_Excerpted data_:
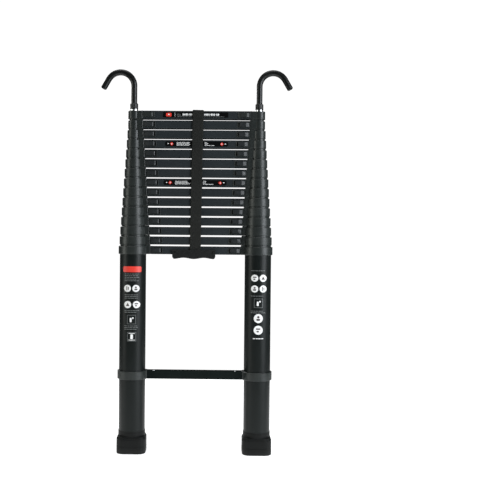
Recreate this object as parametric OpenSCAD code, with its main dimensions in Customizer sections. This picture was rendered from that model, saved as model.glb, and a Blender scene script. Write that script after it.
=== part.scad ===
// Telescoping ladder, closed, with swivelling hooks on top.
// Two nests of fifteen round tubes carry fifteen stacked rungs and one fixed lower rung.
// Millimetres, +Z up. The origin is on the floor midway between the feet; the front faces -Y.

/* [Stiles] */
// Distance between the axes of the two stiles
stile_spacing = 390; // [380:5:420]
// Outside diameter of the base tubes
base_tube_d = 82; // [80:0.5:86]
// Wall of every tube
tube_wall = 1.5; // [1.3:0.05:1.5]
// Radial gap between a tube and the next one inside it
tube_gap = 0.5; // [0.5:0.02:0.6]
// Length of each sliding tube, measured down from the top of its rung
slide_tube_len = 448; // [440:1:460]
// How far each section pulls out of the one below
pull_out = 358; // [340:1:360]

/* [Rungs] */
// Height of a rung
rung_h = 25; // [24:0.5:26]
// Depth of a rung, front to back
rung_depth = 32; // [31:0.5:34]
// Wall of the hollow rung
rung_wall = 2; // [1.6:0.1:2.2]
// Radius along the edges of a rung
rung_edge_r = 2; // [1.5:0.25:4]
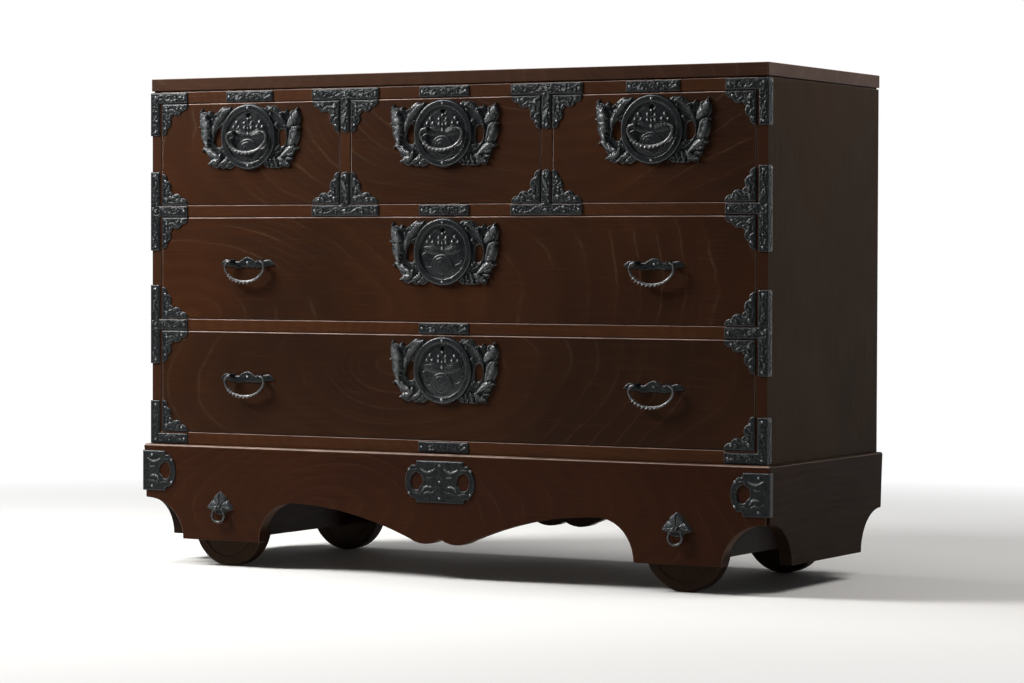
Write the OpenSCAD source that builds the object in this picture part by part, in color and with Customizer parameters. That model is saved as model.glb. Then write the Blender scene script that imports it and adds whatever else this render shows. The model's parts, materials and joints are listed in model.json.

_Written exercise_:
Copy out each line exactly.

_Exercise solution_:
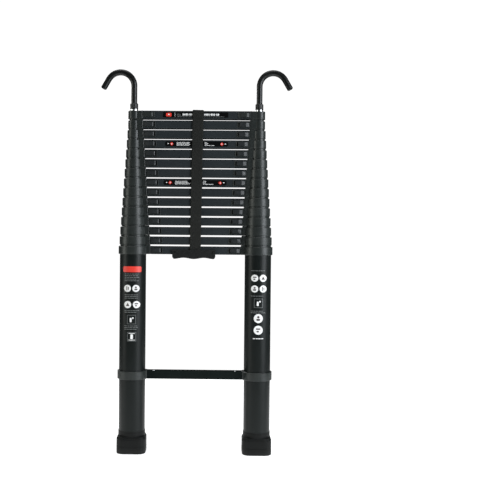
Recreate this object as parametric OpenSCAD code, with its main dimensions in Customizer sections. This picture was rendered from that model, saved as model.glb, and a Blender scene script. Write that script after it.
=== part.scad ===
// Telescoping ladder, closed, with swivelling hooks on top.
// Two nests of fifteen round tubes carry fifteen stacked rungs and one fixed lower rung.
// Millimetres, +Z up. The origin is on the floor midway between the feet; the front faces -Y.

/* [Stiles] */
// Distance between the axes of the two stiles
stile_spacing = 390; // [380:5:420]
// Outside diameter of the base tubes
base_tube_d = 82; // [80:0.5:86]
// Wall of every tube
tube_wall = 1.5; // [1.3:0.05:1.5]
// Radial gap between a tube and the next one inside it
tube_gap = 0.5; // [0.5:0.02:0.6]
// Length of each sliding tube, measured down from the top of its rung
slide_tube_len = 448; // [440:1:460]
// How far each section pulls out of the one below
pull_out = 358; // [340:1:360]

/* [Rungs] */
// Height of a rung
rung_h = 25; // [24:0.5:26]
// Depth of a rung, front to back
rung_depth = 32; // [31:0.5:34]
// Wall of the hollow rung
rung_wall = 2; // [1.6:0.1:2.2]
// Radius along the edges of a rung
rung_edge_r = 2; // [1.5:0.25:4]
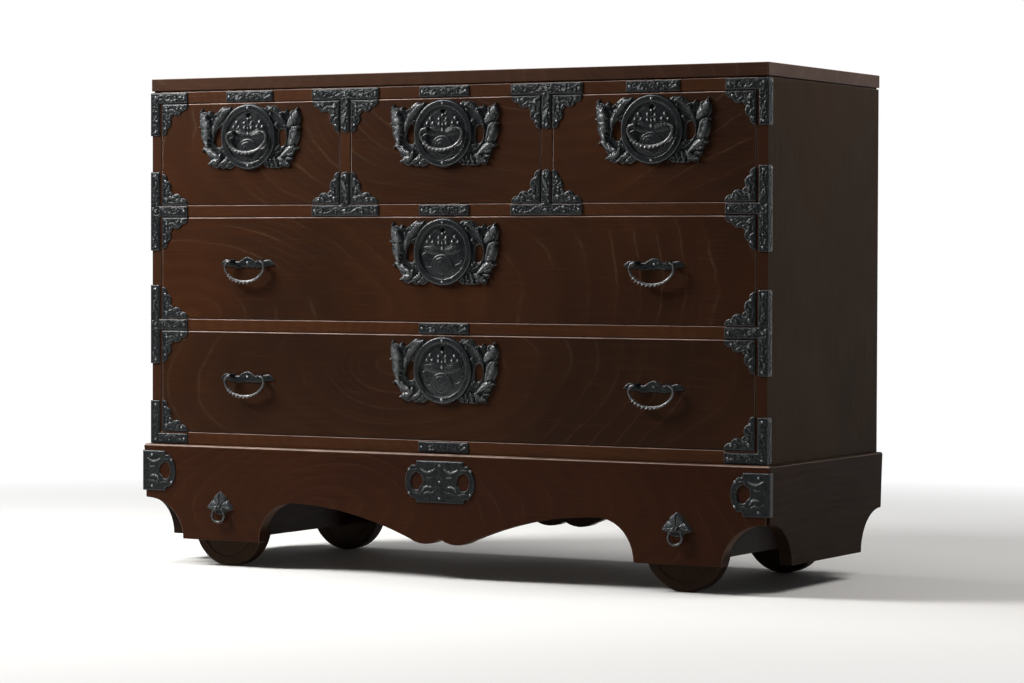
Write the OpenSCAD source that builds the object in this picture part by part, in color and with Customizer parameters. That model is saved as model.glb. Then write the Blender scene script that imports it and adds whatever else this render shows. The model's parts, materials and joints are listed in model.json.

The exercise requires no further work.